Date: 2008-11-08 02:11 am (UTC)
From: [identity profile] ruth-lawrence.livejournal.com
Thanks for posting this!

Date: 2008-11-08 02:27 am (UTC)
From: [identity profile] darkrosetiger.livejournal.com
Thanks for posting this for the math challenged--like me. :)

There's another number that may affect the accuracy of this poll: 6.7%

That's the total black population of California. It includes people who are under 18 and people who are or have been in prison, which makes them ineligible to vote.

Date: 2008-11-08 11:41 am (UTC)
From: [identity profile] lederhosen.livejournal.com
Hmm. I'd expect that to translate to less than 6.7% black people among registered voters... in which case, CNN getting 10% black voters implies either some sort of sampling bias, or a very high turnout rate for blacks compared to whites (which might be plausible, this time around).

Date: 2008-11-08 01:45 pm (UTC)
From: [identity profile] ambitious-wench.livejournal.com
Remember, too, your location bias; Blacks tend to congregate in geographical locations. I'd bet that the polls selected were in areas with high percentage of black residents.

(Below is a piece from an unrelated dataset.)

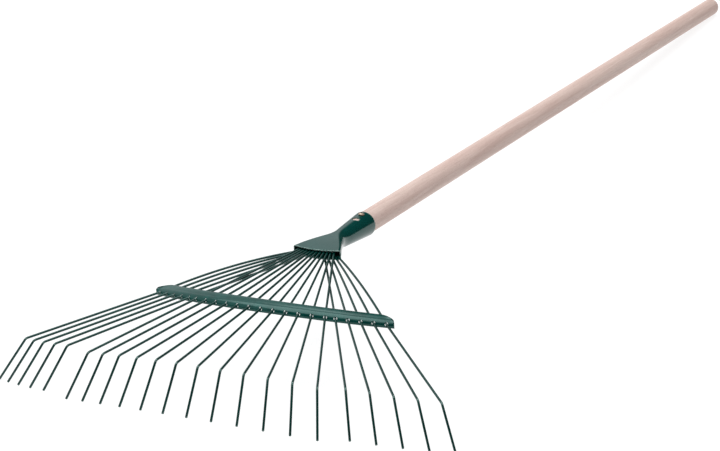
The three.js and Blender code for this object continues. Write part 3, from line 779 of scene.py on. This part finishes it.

Date: 2008-11-09 12:36 am (UTC)
From: [identity profile] lederhosen.livejournal.com
Very likely so - and while that's a good way to increase the raw numbers of blacks sampled, it doesn't mean a representative sample of blacks.

Date: 2008-11-09 12:38 am (UTC)
From: [identity profile] ambitious-wench.livejournal.com
I like the way you challenge my math-ineptitude. Thanks.

Number pushing

Date: 2008-11-08 03:47 am (UTC)
From: [identity profile] mothwentbad.livejournal.com
Well, if we'd left it up to white people, then wouldn't McCain-Palin be in office right now? Can we call it even?

Date: 2008-11-08 01:03 pm (UTC)
From: [identity profile] ambitious-wench.livejournal.com
Art, I've sent links to this article to Pam Spalding of Pam's House Blend, and in a related thread on Rachel Maddow's site. They are both operating under the false assumption that 70% of black voters voted for the initiative.

Date: 2008-11-08 01:52 pm (UTC)
From: [identity profile] nefaria.livejournal.com
Umm, Art hasn't proven that the number is false, he's just proven that it's entirely possible that it's false, because the margin of error is more than usual.

Date: 2008-11-08 01:56 pm (UTC)
From: [identity profile] ambitious-wench.livejournal.com
You're right, of course. I realized that after I posted. Not to worry, I stressed in both emails that using exit polls is risky at best because of the margins of error inherent in the sampling.

Thanks for catching my mistake and letting me correct myself.

Date: 2008-11-09 12:34 am (UTC)
From: [identity profile] lederhosen.livejournal.com
This is correct. It would not surprise me to learn that black Californians genuinely did have a higher percentage of support for Prop 8 than the state average*, but this poll is not reliable evidence for that.

*I wasn't there to see it, but my understanding is that the Yes campaign paid much more attention to racial minorities than the No campaign.

Date: 2008-11-08 02:27 pm (UTC)
From: [identity profile] ambitious-wench.livejournal.com
Art, another perspective: It touches on lots of the points you made here:

http://www.dailykos.com/storyonly/2008/11/7/34645/1235/704/656272

The author is a black bisexual poly in a monogamous hetero marriage.